* [Your goal]:
Only a number is wanted: how many lines of the entries include the string "Identity"?

* [Provided records]:
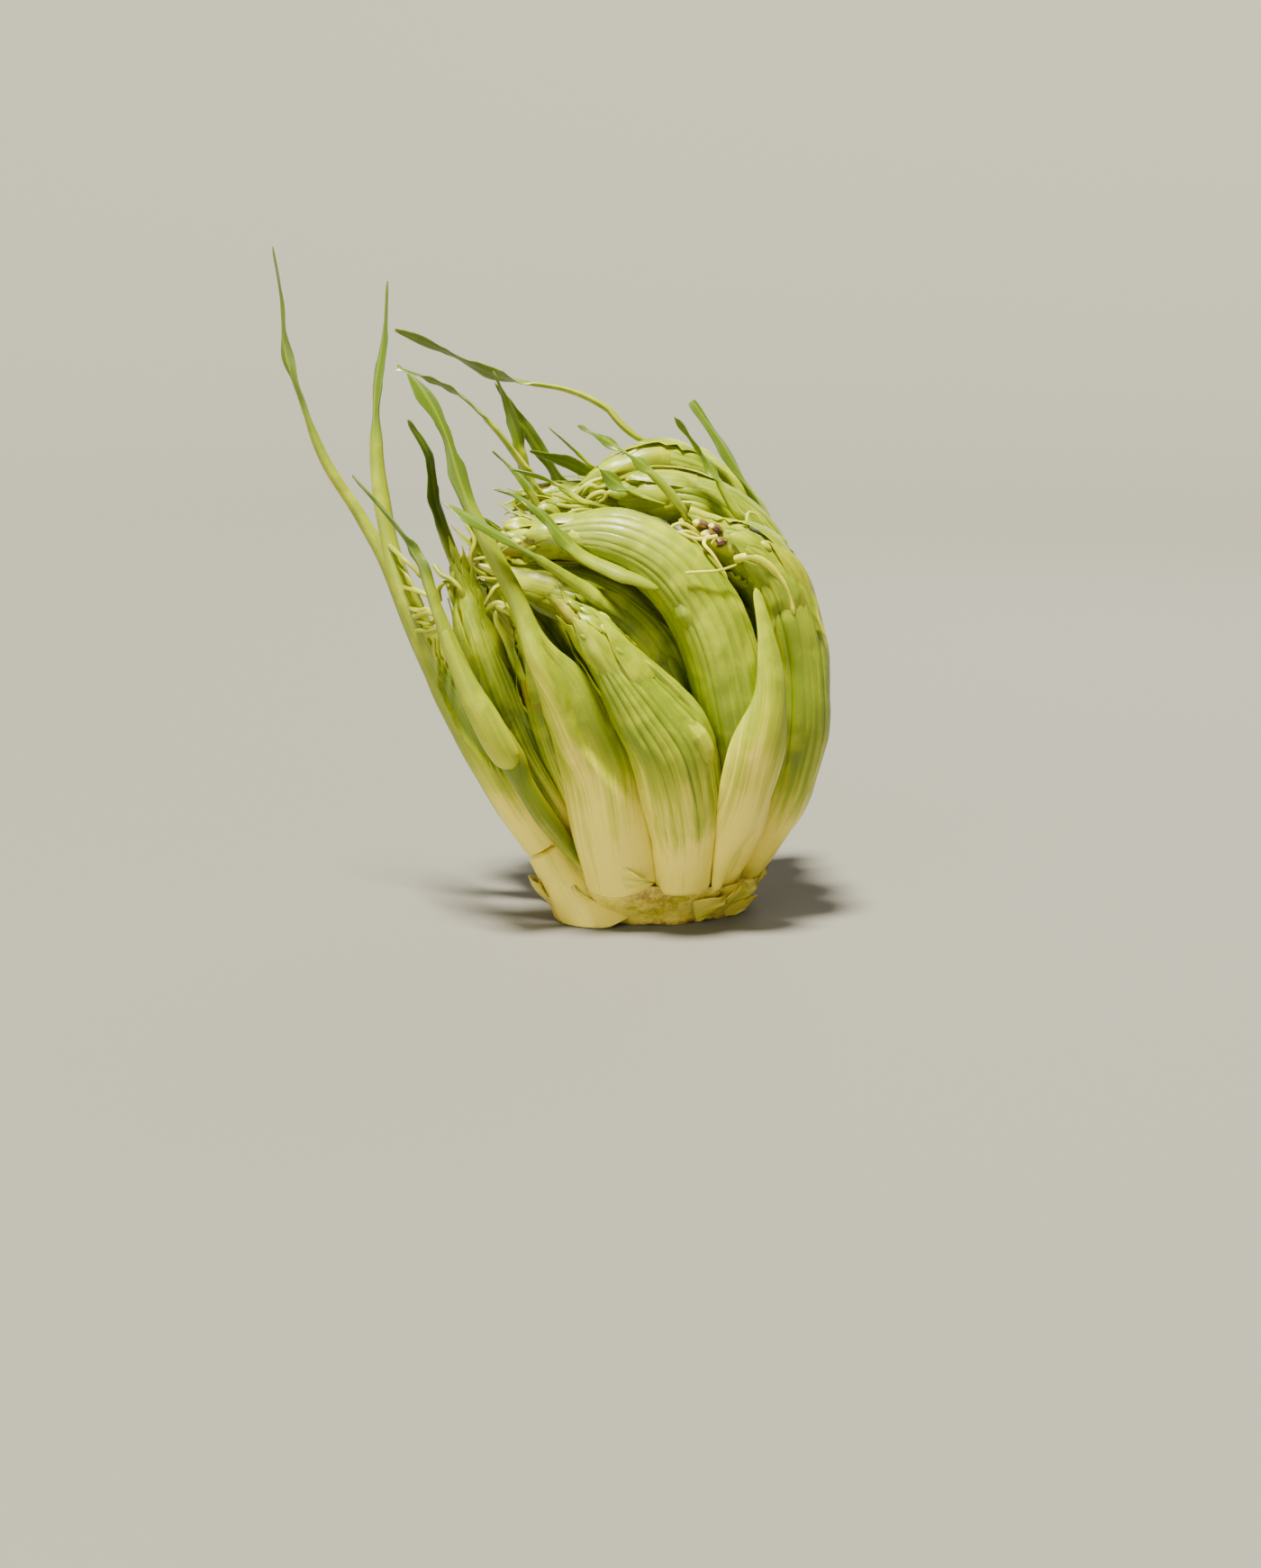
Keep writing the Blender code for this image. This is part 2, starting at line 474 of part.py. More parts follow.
def tip_scales(stalk, seed, clear_of):
    """Small scale leaves that hug the end of a shoot, turned by the golden angle from each to the next."""
    draw = random.Random(seed)
    turn = draw.uniform(0, 2 * math.pi)
    made = []
    for k in range(SCALES_A_SHOOT):
        share = k / (SCALES_A_SHOOT - 1)
        root = 0.72 + 0.24 * share**0.8
        long = draw.uniform(11, 15) * (1.1 - 0.35 * share)
        half = draw.uniform(2.8, 3.6) * (1.1 - 0.45 * share)
        angle = turn + k * GOLDEN_ANGLE
        t = root + np.array([0.0, 0.3, 0.65, 1.0]) * long / stalk.length
        centre = stalk.surface(t, np.full(4, angle), lift=np.array([-1.3, 0.5, 1.5, 2.0]))
        rows = np.column_stack([centre, half * np.array([0.8, 1, 0.75, 0.15]), np.full(4, SCALE_THICKNESS / 2)])
        axis = stalk.surface(t, np.full(4, angle), share=0.0)
        scale = Stalk(rows, facing=tuple(unit((centre - axis).mean(0))))
        gap = min((other.clearance(scale.line)[0].min() for other in clear_of if other.near(scale)), default=9)
        if gap > half * 0.5:
            made.append(scale)
    return made


def fuse(body, extras):
    """One solid from a body and what grows from it, by one Boolean union on a collection."""
    group = bpy.data.collections.new("joined to " + body.name)
    bpy.context.scene.collection.children.link(group)
    for extra in extras:
        bpy.context.scene.collection.objects.unlink(extra)
        group.objects.link(extra)
    union = body.modifiers.new("union", "BOOLEAN")
    union.operand_type = "COLLECTION"
    union.collection = group
    union.operation = "UNION"
    union.solver = "EXACT"
    bpy.context.view_layer.update()
    evaluated = body.evaluated_get(bpy.context.evaluated_depsgraph_get())
    joined = bpy.data.meshes.new_from_object(evaluated)
    body.modifiers.clear()
    body.data = joined
    for extra in extras:
        bpy.data.objects.remove(extra)
    bpy.data.collections.remove(group)
    keep_largest(body)
    return body


def keep_largest(made):
    """Leaves an object its largest body, which has to be closed; edges join faces, corners don't."""
    bm = bmesh.new()
    bm.from_mesh(made.data)
    bmesh.ops.remove_doubles(bm, verts=bm.verts, dist=WELD)
    left, islands = set(bm.faces), []
    while left:
        island, border = set(), [left.pop()]
        while border:
            face = border.pop()
            island.add(face)
            for other in {f for e in face.edges for f in e.link_faces} & left:
                left.discard(other)
                border.append(other)
        islands.append(island)
    largest = max(islands, key=len)
    bmesh.ops.delete(bm, geom=[f for f in bm.faces if f not in largest], context="FACES")
    if any(len(e.link_faces) != 2 for e in bm.edges):
        raise ValueError(made.name + " isn't closed")
    bm.to_mesh(made.data)
    bm.free()


def paint(made, kind):
    """One material for each kind of piece, matt and slightly waxy."""
    material = bpy.data.materials.get(kind)
    if material is None:
        material = bpy.data.materials.new(kind)
        material.use_nodes = True
        shader = material.node_tree.nodes["Principled BSDF"]
        shader.inputs["Base Color"].default_value = COLOURS[kind]
        shader.inputs["Roughness"].default_value = 0.42
        shader.inputs["Metallic"].default_value = 0.0
    made.data.materials.clear()
    made.data.materials.append(material)
    return made


def crown_rings(feet):
    """The cut stump: a round flat cut that widens upwards into the flutes of the feet it carries."""
    angle = ring_angles(CROWN_SIDES)
    reach = np.zeros(CROWN_SIDES)
    for foot in feet:
        outline = foot.surface(np.zeros(36), ring_angles(36))
        radius = np.hypot(outline[:, 0], outline[:, 1])
        bearing = np.arctan2(outline[:, 1], outline[:, 0])
        turn = (angle[:, None] - bearing[None, :] + math.pi) % (2 * math.pi) - math.pi
        reach = np.maximum(reach, (radius[None, :] - 40 * turn**2).max(1))
    top = np.maximum(reach + 0.7, CUT_RADIUS)
    rings = []
    for z, share, inset in CROWN_FLANK:
        radius = CUT_RADIUS + (top - CUT_RADIUS) * share - inset
        rings.append(np.stack([radius * np.cos(angle), radius * np.sin(angle), np.full(CROWN_SIDES, z)], axis=1))
    return rings


def torn_end(bearing, top, half, lean):
    """A thin tongue that stands on the flank of the crown, wide at its root and torn off above."""
    a = math.radians(bearing)
    heights = (1.6, 4.5, 0.78 * top, top)
    reaches = (27.4, 29.8, 32.2 + 0.4 * lean, 33 + lean)
    halves = (half, half, 0.85 * half, 0.3 * half)
    thicknesses = (1.5, 1.5, 1.2, 0.7)
    rows = [(r * math.cos(a), r * math.sin(a), z, w, d)
            for r, z, w, d in zip(reaches, heights, halves, thicknesses)]
    return Stalk(rows, facing=(math.cos(a), math.sin(a), 0), hug=True)


def crown(feet, stub_rings):
    """The stump with the stubs of the outer leaves round it."""
    stump = loft("crown", crown_rings(feet))
    return paint(fuse(stump, [loft("stub", rings) for rings in stub_rings]), "crown")


def leaf_skin(name, stalk, neighbours):
    """The skin of a leaf that stands on the crown; the pale one is a bare sheath without teeth."""
    shares, widths = leaf_stations(LEAF_STALK_RINGS, LEAF_BLADE_START)
    if name == "leaf_pale_sheath":
        widths[:] = 1.0
    rings = rings_of(stalk, LEAF_SIDES, shares, neighbours, widths)
    return Skin(name, rings if name == CRACKED_LEAF else seat(rings), stalk.at(shares)[0])


def shoot_skin(name, stalk, neighbours):
    """The skin of a bare stem."""
    shares = np.linspace(0, 1, SHOOT_RINGS)
    return Skin(name, seat(rings_of(stalk, SHOOT_SIDES, shares, neighbours)), stalk.at(shares)[0])


def shoot(name, skin, blades, scales):
    """A stem with the thin leaves and the scale leaves that grow from it."""
    body = loft(name, skin.rings)
    shares, widths = leaf_stations(STEM_LEAF_STALK_RINGS, STEM_LEAF_BLADE_START)
    extras = [loft("blade", rings_of(b, STEM_LEAF_SIDES, shares, widths=widths)) for b in blades]
    extras += [loft("scale", rings_of(s, SCALE_SIDES, np.linspace(0, 1, SCALE_RINGS))) for s in scales]
    return paint(fuse(body, extras), "shoot")


def build():
    for old in list(bpy.data.objects):
        bpy.data.objects.remove(old)
    stalks = {name: Stalk(rows, ribs=RIBS) for name, rows in SHOOTS.items()}
    for name, rows in LEAVES.items():
        stalks[name] = Stalk(rows, facing=FACING.get(name), hug=True)
    stub = Stalk(STUB_UNDER_CRACK, facing=FACING[CRACKED_LEAF])
    stubs = [torn_end(*row) for row in TORN_ENDS] + [stub]

    placed = list(stalks.values()) + stubs
    blades = {name: [] for name in SHOOTS}
    for parent, rows in STEM_LEAVES.values():
        blade = Stalk(rows)
        bend_clear(blade, placed, stalks[parent])
        blades[parent].append(blade)
        placed.append(blade)

    skins = {}
    for name, stalk in stalks.items():
        neighbours = [other for n, other in stalks.items() if n != name] + stubs
        if name == CRACKED_LEAF:
            neighbours.remove(stub)
        neighbours = [other for other in neighbours if stalk.near(other)]
        make_skin = leaf_skin if name in LEAVES else shoot_skin
        skins[name] = make_skin(name, stalk, neighbours)
    stub_shares = np.linspace(0, 1, STUB_RINGS)
    stub_rings = [rings_of(s, STUB_SIDES, stub_shares) for s in stubs]
    fixed = [Skin("stub", rings, s.at(stub_shares)[0], fixed=True) for rings, s in zip(stub_rings, stubs)]
    press_apart(list(skins.values()) + fixed)

    crown([stalk for name, stalk in stalks.items() if name != CRACKED_LEAF], stub_rings)
    for name in LEAVES:
        paint(loft(name, skins[name].rings), "leaf")
    for seed, name in enumerate(SHOOTS, FIRST_SEED):
        own = blades[name] + [stalks[name]]
        scales = tip_scales(stalks[name], seed, [o for o in placed if not any(o is mine for mine in own)])
        placed.extend(scales)
        shoot(name, skins[name], blades[name], scales)


build()
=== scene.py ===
import math
import random

import bmesh
import bpy
import numpy as np
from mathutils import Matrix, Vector


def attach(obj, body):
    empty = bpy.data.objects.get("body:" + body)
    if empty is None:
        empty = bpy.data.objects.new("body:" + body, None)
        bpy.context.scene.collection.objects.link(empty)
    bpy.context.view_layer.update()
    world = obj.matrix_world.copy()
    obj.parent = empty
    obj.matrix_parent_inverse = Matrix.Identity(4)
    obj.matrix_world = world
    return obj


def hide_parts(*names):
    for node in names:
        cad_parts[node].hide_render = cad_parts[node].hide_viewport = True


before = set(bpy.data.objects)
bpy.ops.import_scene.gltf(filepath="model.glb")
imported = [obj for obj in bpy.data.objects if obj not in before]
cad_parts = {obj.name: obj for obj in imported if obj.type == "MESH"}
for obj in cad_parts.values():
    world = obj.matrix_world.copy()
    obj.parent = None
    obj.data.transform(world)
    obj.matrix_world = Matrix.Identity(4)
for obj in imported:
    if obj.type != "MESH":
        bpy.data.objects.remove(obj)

bl_info = {
    "name": "Puntarelle head",
    "version": (1, 0, 0),
    "blender": (4, 5, 0),
    "location": "View3D > Sidebar > Puntarelle",
    "description": "Ribbed chicory shoots bending over a cut crown, with thin toothed leaves",
    "category": "Object",
}

# Lengths are in millimetres until a mesh is made. +Z is up, -Y is the front, and the head leans to -X
MM = 0.001
# Height at which the stalks start, and the height in the crown down to which their feet are let
BASE = 11.0
FOOT = 9.6
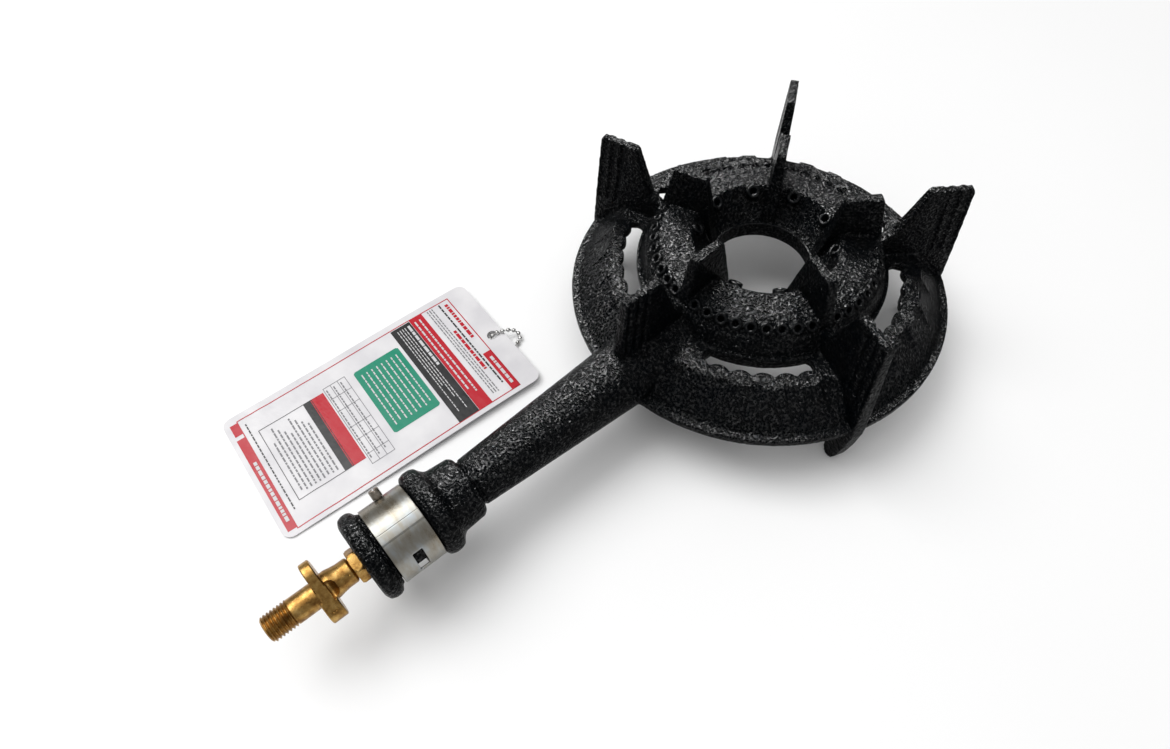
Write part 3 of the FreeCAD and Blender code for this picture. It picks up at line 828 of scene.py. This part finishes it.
def tag_prints():
    dice = random.Random(11)
    red = Print("tag_print_red", 0.10)
    black = Print("tag_print_black", 0.14)
    green = Print("tag_print_green", 0.10)
    white = Print("tag_print_white", 0.22)
    grey = Print("tag_print_grey", 0.12)
    red.frame(-249.0, -119.5, 46.0, 120.5, 0.55)
    red.patch(-253.4, -248.6, 47.0, 109.0)
    red.patch(-253.0, -248.6, 111.5, 119.5)
    white.dashes(dice, -251.8, 1.7, 52.0, 92.0, 3.5)
    # rows of dashes at the hole's end
    red.patch(-124.6, -119.6, 46.2, 75.0)
    white.dashes(dice, -122.9, 1.6, 50.0, 71.0, 4.0)
    red.dashes(dice, -123.6, 1.9, 88.0, 117.0, 4.5)
    black.dashes(dice, -126.6, 0.9, 52.0, 119.0, 4.0)
    red.dashes(dice, -129.3, 1.7, 66.0, 98.0, 5.0)
    for i in range(3):
        grey.dashes(dice, -131.0 - 1.5 * i, 0.6, 50.0, 119.0, 3.5)
    # red strip and black band
    red.patch(-145.0, -137.0, 46.4, 120.0)
    white.dashes(dice, -140.3, 0.9, 56.0, 117.0, 4.0)
    white.dashes(dice, -143.2, 0.9, 60.0, 117.0, 4.0)
    black.patch(-157.2, -145.2, 46.4, 119.4)
    white.dashes(dice, -147.8, 1.5, 84.0, 117.0, 5.0)
    for i in range(4):
        white.dashes(dice, -149.6 - 1.5 * i, 0.45, 52.0 + 9.0 * (i % 3), 117.0, 3.5)
    # a plain green block ruled with even rows of dashes
    green.patch(-186.5, -159.0, 62.0, 108.5, 1.0)
    for i in range(8):
        white.dashes(dice, -162.5 - 3.0 * i, 0.7, 66.0, 104.5, 4.0)
    # table of thin rules
    for x in (-204.0, -199.8, -195.6, -191.2):
        grey.patch(x, x + 0.3, 54.0, 110.0)
    for y in (54.0, 60.5, 71.0, 79.5, 92.0, 101.0, 109.7):
        grey.patch(-204.0, -191.0, y, y + 0.3)
    for x in (-203.0, -198.8, -194.6):
        grey.dashes(dice, x, 0.7, 57.0, 108.0, 2.5)
    # a ruled box under two plain strips
    black.frame(-242.0, -211.6, 59.0, 108.0, 0.35)
    red.patch(-212.4, -204.8, 59.0, 108.0)
    black.patch(-216.6, -212.4, 59.0, 108.0)
    for i in range(9):
        grey.dashes(dice, -219.6 - 2.4 * i, 0.85, 62.0, 96.0 + 3.0 * (i % 4), 3.5)
    black.dashes(dice, -246.0, 0.7, 56.0, 116.0, 3.0)
    inks = {red: (0.44, 0.0, 0.012), black: (0.010, 0.010, 0.011), green: (0.0, 0.22, 0.13),
            white: (0.56, 0.56, 0.57), grey: (0.16, 0.16, 0.17)}
    for patches, colour in inks.items():
        patches.done(ink(patches.name, colour))


def dress_nodes():
    """Materials for the nodes that are shown as CAD made them, and the finer pieces."""
    metal = brass()
    mesh = NODES["injector_jet"].data
    mesh.materials.clear()
    mesh.materials.append(metal)
    inlet_body(metal)
    inlet_thread(metal)
    hexagon_nut(metal)
    shutter_piece(zinc())
    screw_piece(dull_steel())
    chain_pieces(chain_steel())
    tag_sheet(card())
    tag_prints()


# ------------------------------------------------------- floor, lights, camera

def floor():
    bpy.ops.mesh.primitive_plane_add(size=6.0, location=(0, 0, -0.0002))
    plane = bpy.context.object
    plane.name = "floor"
    plane.data.materials.append(floor_finish())


LIT_POINT = Vector((-0.07, 0.02, 0.03))


def area_light(name, direction, distance, size, power):
    """A soft light that shines at the burner from a direction."""
    data = bpy.data.lights.new(name, "AREA")
    data.shape = "DISK"
    data.size = size
    data.energy = power
    obj = bpy.data.objects.new(name, data)
    way = Vector(direction).normalized()
    obj.location = LIT_POINT + way * distance
    obj.rotation_mode = "QUATERNION"
    obj.rotation_quaternion = way.to_track_quat("Z", "Y")
    bpy.context.scene.collection.objects.link(obj)
    return obj


def glint_on(pieces, light):
    """Let a light show only as glints, and only on the casting's pieces."""
    light.visible_diffuse = False
    group = bpy.data.collections.new(light.name + "_pieces")
    for piece in pieces:
        group.objects.link(piece)
    light.light_linking.receiver_collection = group


def lights(painted):
    area_light("key_light", (-0.30, 0.5, 1.0), 2.0, 1.5, 20.0)
    area_light("top_light", (-0.1, 0.1, 1.0), 2.4, 2.8, 30.0)
    glint_on(painted, area_light("glint_back", (0.35, 0.62, 0.70), 2.0, 0.6, 210.0))
    glint_on(painted, area_light("glint_left", (-0.25, 0.75, 0.62), 2.0, 0.5, 85.0))
    glint_on(painted, area_light("glint_front", (-0.2, -0.9, 0.5), 1.8, 0.9, 14.0))
    glint_on(painted, area_light("glint_right", (0.62, 0.3, 0.75), 2.0, 0.4, 60.0))
    world = bpy.data.worlds.new("studio")
    world.use_nodes = True
    background = world.node_tree.nodes["Background"]
    background.inputs["Color"].default_value = (1.0, 1.0, 1.0, 1.0)
    background.inputs["Strength"].default_value = 0.42
    bpy.context.scene.world = world
    bpy.context.scene.view_settings.view_transform = "Standard"


LENS = 23.17
SHIFT = (0.0038, 0.0099)
CAMERA_PLACE = Vector((-0.22587, -0.14694, 0.33439))
CAMERA_LOOK = Vector((0.32454, 0.43674, -0.83901))
ROLL = -3.54


def camera():
    data = bpy.data.cameras.new("camera")
    data.lens = LENS
    data.sensor_width = 36.0
    data.shift_x, data.shift_y = SHIFT
    data.clip_start = 0.01
    obj = bpy.data.objects.new("camera", data)
    roll = Matrix.Rotation(math.radians(ROLL), 4, "Z")
    turn = CAMERA_LOOK.to_track_quat("-Z", "Y").to_matrix().to_4x4() @ roll
    obj.matrix_world = Matrix.Translation(CAMERA_PLACE) @ turn
    bpy.context.scene.collection.objects.link(obj)
    bpy.context.scene.camera = obj


painted_pieces = casting()
dress_nodes()
floor()
lights(painted_pieces)
camera()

* [Worked solution]:
2